Desde luego, emparentar al “nuevo avaro” con el famoso inquisidor del mismo apellido no le fue difícil, pues bien es cierto que las demandas de pago constituyen un tormento para los deudores: el usurero-inquisidor atormenta a los que pecan contra la fe del capitalismo, el dinero. Tras esa comparación del usurero con el implacable inquisidor, que tan bien nos dejó escrita al comienzo de su Torquemada en la hoguera, se vio don Benito empujado a procurar a su personaje –el cual nunca se cansa de recordar su ascendencia humilde y menestral, aspecto en el que la crítica no se ha detenido suficientemente- un origen popular, rústico, que diera visos de verosimilitud a su peripecia ficcional y que a su vez permitiera marcar de forma más honda el contraste con el estado económico-social que alcanza en su carrera económico-política. Había más lugares en España donde habían morado y aún moraban algunos Torquemadas famosos, pero lo bonito del caso es que don Benito prefirió hacer a su Torquemada natural de Villafranca del Bierzo. ¡Ahí quedaba eso!
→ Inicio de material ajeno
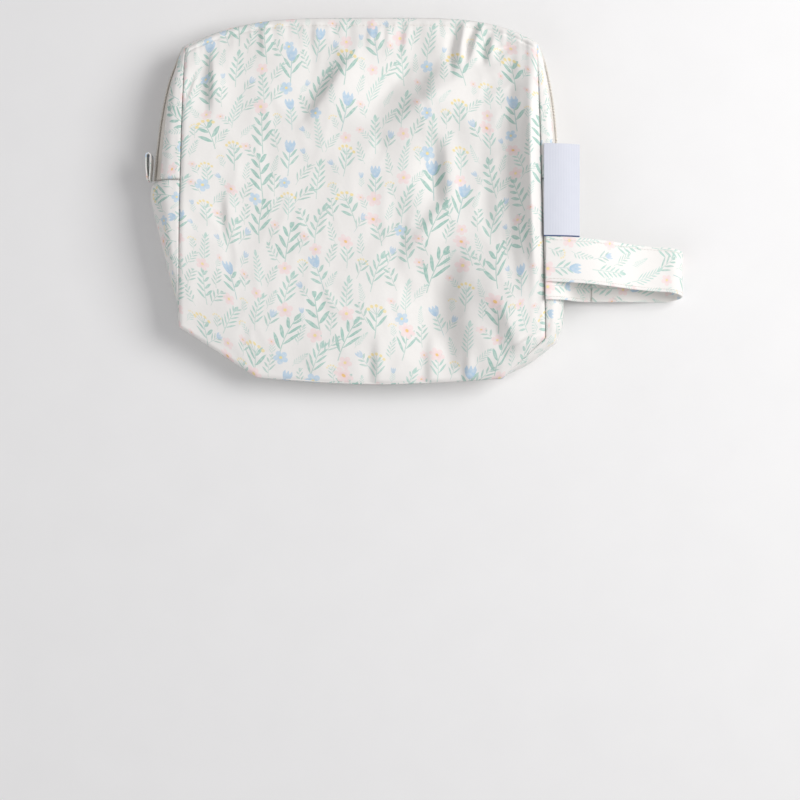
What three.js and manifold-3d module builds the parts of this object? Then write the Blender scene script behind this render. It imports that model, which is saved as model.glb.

Y baste por el momento acerca de esta “curiosidad” novelesca (que no deja de ser un pretexto para que se lean las novelas citadas), curiosidad que acaso oculte alguno de esos mecanismos más sutiles que entran en juego a la hora de componer un texto de ficción realista.
Nota bibliográfica:
Las citas de Torquemada en el Purgatorio están tomadas del tomo Las novelas de Torquemada de B. Pérez Galdós, editado por Alianza Editorial, 1998. Los trabajos de Yolanda Arencibia et alia (Creación de una realidad ficticia: "Las novelas de Torquemada" de Pérez Galdós, Castalia, 1997), y los de P.G. Earle, A. Sánchez Barbudo, F. García Sarriá, P. Ullman y L. Fernández-Cifuentes, recogidos en los Anales Galdosianos de 1967, 1978, 1980 y 1982, nos han sido muy útiles para poder elaborar nuestro texto, así como los de Ramón Carnicer (Del Bierzo y su gente), A. Pereira (Crónicas de Villafranca), J.A. Iglesias (Villafranca del Bierzo), la Historia de El Bierzo (1994) y la Crónica Contemporánea de León (1991).